Richard Posner, dont la production livresque est sans préjudice de ses activités de juge fédéral, d’enseignant, d’éditorialiste, a signé le 24 août 2012 pour The New Republic une critique clinique de Reading Law : The Interpretation of Legal Texts : « Les juges », écrit-il, « aiment à dire que tout ce qu’ils font quand ils interprètent une disposition constitutionnelle ou légale est d’appliquer aux faits de l’espèce la loi dont ils disposent. Ils ne font pas la loi : c’est le travail des législateurs. […] Ils sont des interprètes passifs. Leur rôle est sémantique. Cette vision passive du rôle du juge est agressivement défendue dans un nouveau livre par le juge Antonin Scalia et le spécialiste de linguistique juridique Bryan Garner.
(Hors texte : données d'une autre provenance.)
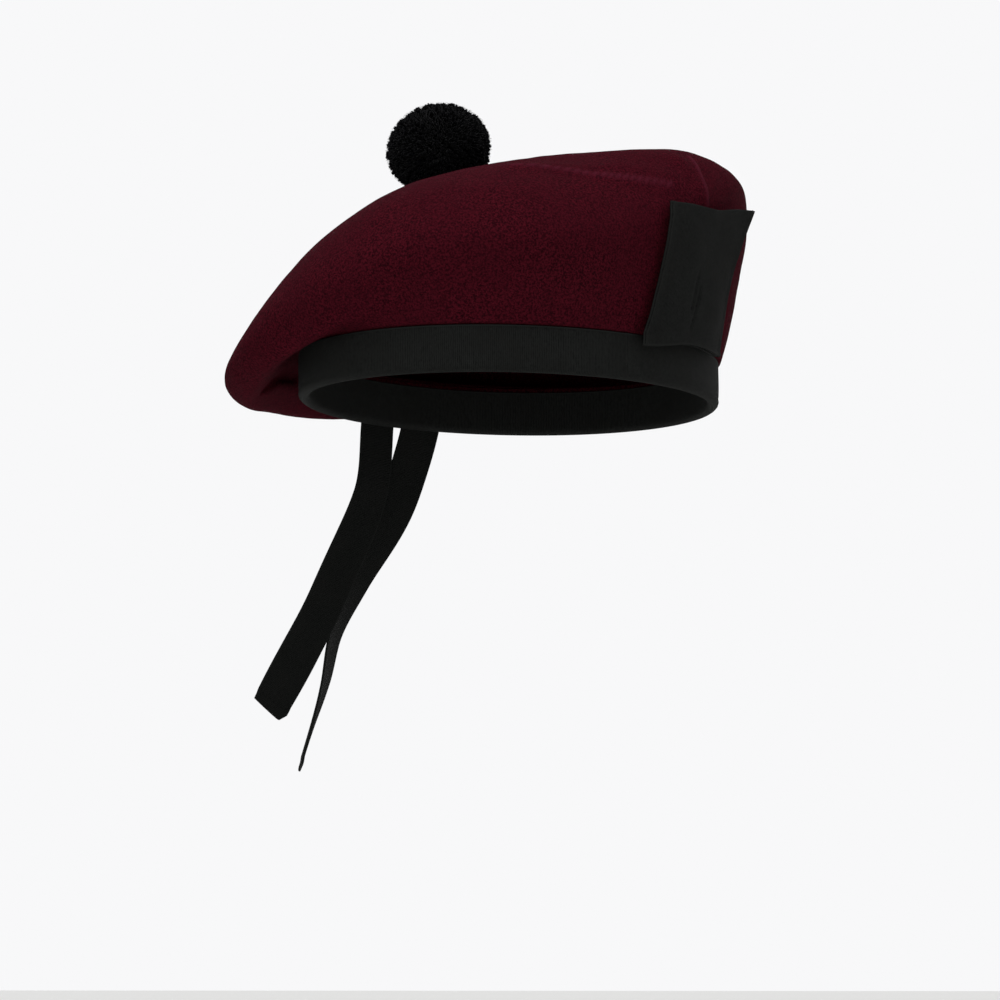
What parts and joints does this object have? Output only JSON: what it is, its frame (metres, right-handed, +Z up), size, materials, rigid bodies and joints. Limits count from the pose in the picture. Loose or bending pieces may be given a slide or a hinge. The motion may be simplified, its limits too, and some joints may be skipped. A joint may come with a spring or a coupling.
{
  "type": "tam o shanter",
  "caption": "Felted wool tam o' shanter with a ribbon-bound rim, wool pompom, folded ribbon cockade and two ribbon tails",
  "frame": {"origin": "centre of the head opening, in the plane of the rim's lower edge, where the hat sits on a head", "axes": "+Z up through the crown, -Y towards the hat's front, +X towards the wearer's left, where the cockade is"},
  "size_m": [0.234, 0.2413, 0.283],
  "materials": {
    "felt": "felted maroon wool",
    "ribbon": "black ribbed ribbon",
    "yarn": "cut black wool yarn"
  },
  "bodies": {
    "root": {"crown": "felt", "headband": "ribbon", "cockade": "ribbon", "tail_front": "ribbon", "tail_back": "ribbon", "pompom": "yarn"}
  },
  "joints": []
}
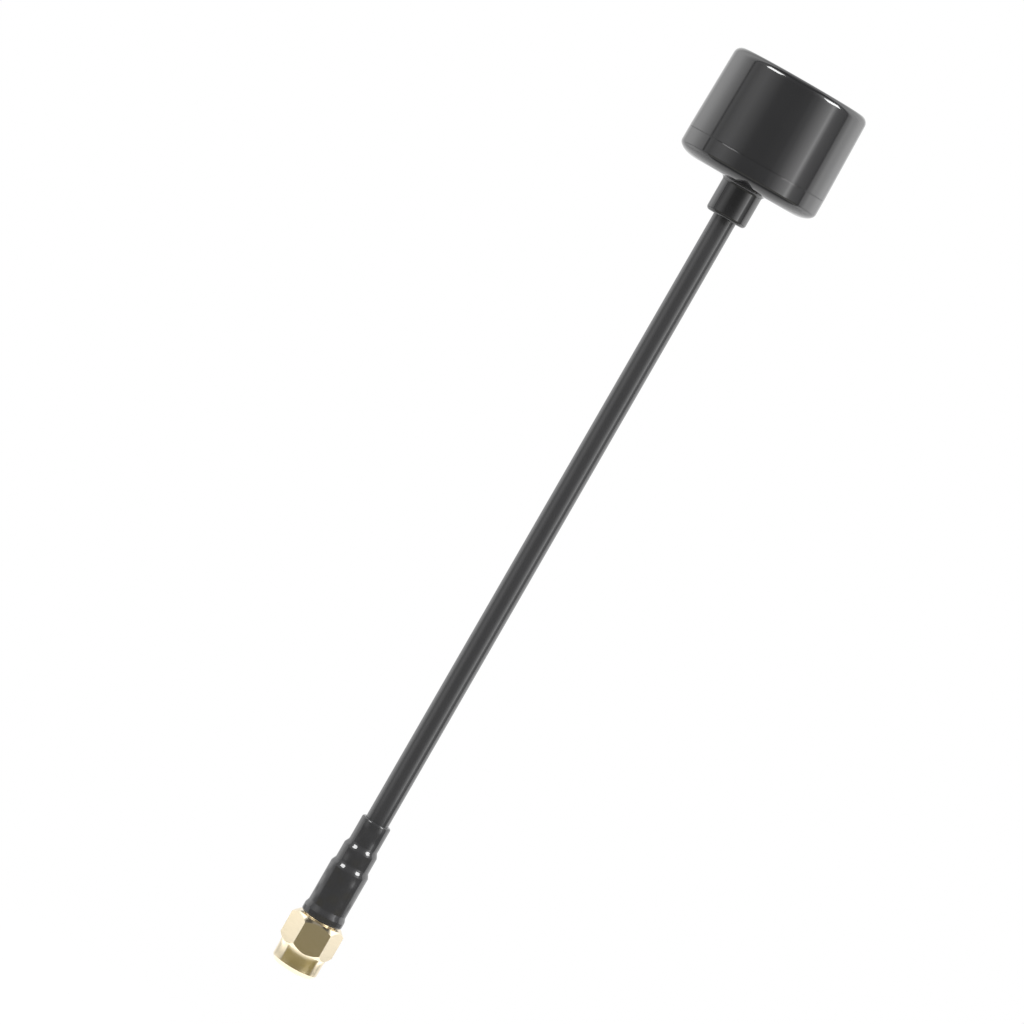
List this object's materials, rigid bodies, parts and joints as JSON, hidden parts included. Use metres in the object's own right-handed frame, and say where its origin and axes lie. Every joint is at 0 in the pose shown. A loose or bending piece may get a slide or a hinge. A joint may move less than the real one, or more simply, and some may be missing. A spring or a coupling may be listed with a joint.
{
  "type": "fpv antenna",
  "caption": "Whip antenna for a video link: round black radome on a stiff coaxial stalk with a gold threaded coaxial plug at its foot.",
  "frame": {"origin": "centre of the coupling nut's mouth, where the plug meets the socket's side of the joint", "axes": "+Z along the stalk from the plug to the radome; the picture is seen along +Y"},
  "size_m": [0.0239, 0.0238, 0.16],
  "materials": {
    "radome_plastic": "moulded black plastic, glossy",
    "jacket_plastic": "extruded black cable jacket, satin gloss",
    "shrink_tube": "shrunk black tube, satin gloss",
    "gold_plate": "gold plated turned brass",
    "spring_bronze": "bare spring bronze",
    "ptfe": "white fluoropolymer, matte",
    "silvered_wire": "silver plated drawn wire",
    "tinned_copper": "tinned copper tube",
    "copper_foil": "etched copper",
    "solder": "solder, bright",
    "board_laminate": "glass laminate",
    "silicone": "red silicone rubber, matte"
  },
  "bodies": {
    "antenna": {"radome_cap": "radome_plastic", "radome_base": "radome_plastic", "top_board": "board_laminate", "middle_board": "board_laminate", "lower_board": "board_laminate", "top_arms": "copper_foil", "middle_arms": "copper_foil", "lower_ring": "copper_foil", "top_solder": "solder", "middle_solder": "solder", "lower_solder": "solder", "cable_core": "silvered_wire", "cable_dielectric": "ptfe", "cable_shield": "tinned_copper", "cable_jacket": "jacket_plastic", "shrink_sleeve": "shrink_tube", "solder_ferrule": "tinned_copper", "plug_body": "gold_plate", "plug_insulator": "ptfe", "contact_pin": "gold_plate", "sealing_gasket": "silicone", "retaining_ring": "spring_bronze"},
    "nut": {"coupling_nut": "gold_plate"}
  },
  "joints": [
    {"name": "nut_spin", "type": "hinge", "parent": "antenna", "child": "nut", "pos_m": [0, 0, 0.008], "axis": [0, 0, 1], "continuous": true}
  ]
}
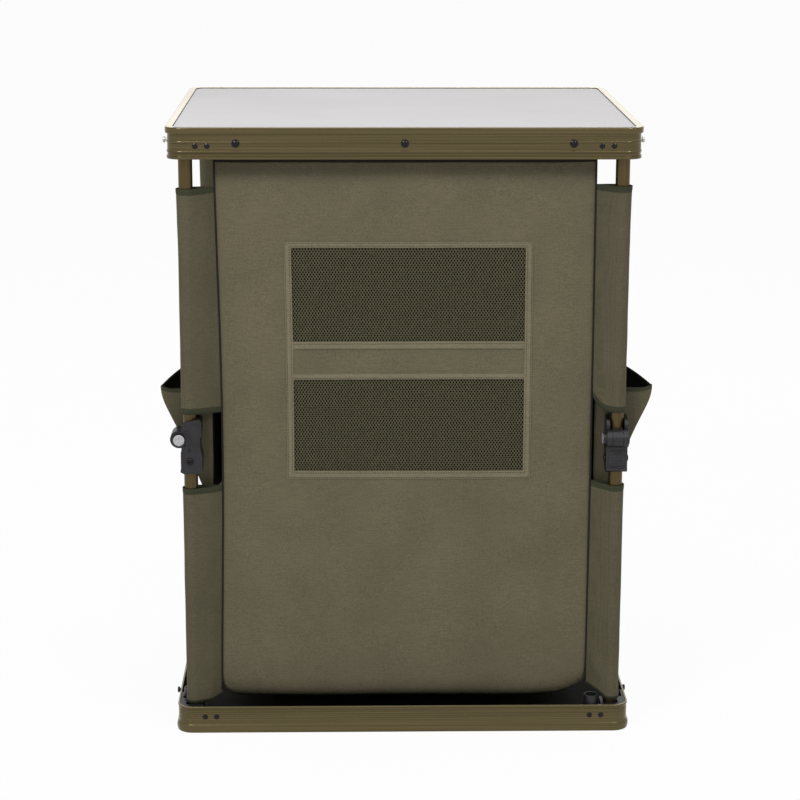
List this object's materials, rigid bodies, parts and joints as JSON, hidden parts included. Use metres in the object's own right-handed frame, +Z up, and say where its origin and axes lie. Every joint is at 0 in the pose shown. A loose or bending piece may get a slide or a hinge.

Ils préconisent ce qui peut s’appeler l’originalisme textuel [textual originalism], parce qu’ils veulent voir les juges « [chercher] la signification dans le texte applicable, [attribuer] à ce texte la signification qu’il a eue depuis son adoption et [rejeter] toute spéculation judiciaire aussi bien sur les buts extratextuels des rédacteurs du texte que sur les mauvaises conséquences qu’une interprétation loyale du texte est susceptible de produire ». Cette austère méthode interprétative conduit à accorder une grande importance aux significations tirées des dictionnaires, au mépris du sage avertissement du juge Frank Easterbrook, qui, pour être lui-même un textualiste auto-proclamé, ne soutenait pas moins que « le choix parmi des significations [de mots dans des lois] doit avoir un appui plus solide qu’un dictionnaire, qui est un musée de mots, un catalogue historique plutôt que le moyen de décoder le travail des assemblées parlementaires » ».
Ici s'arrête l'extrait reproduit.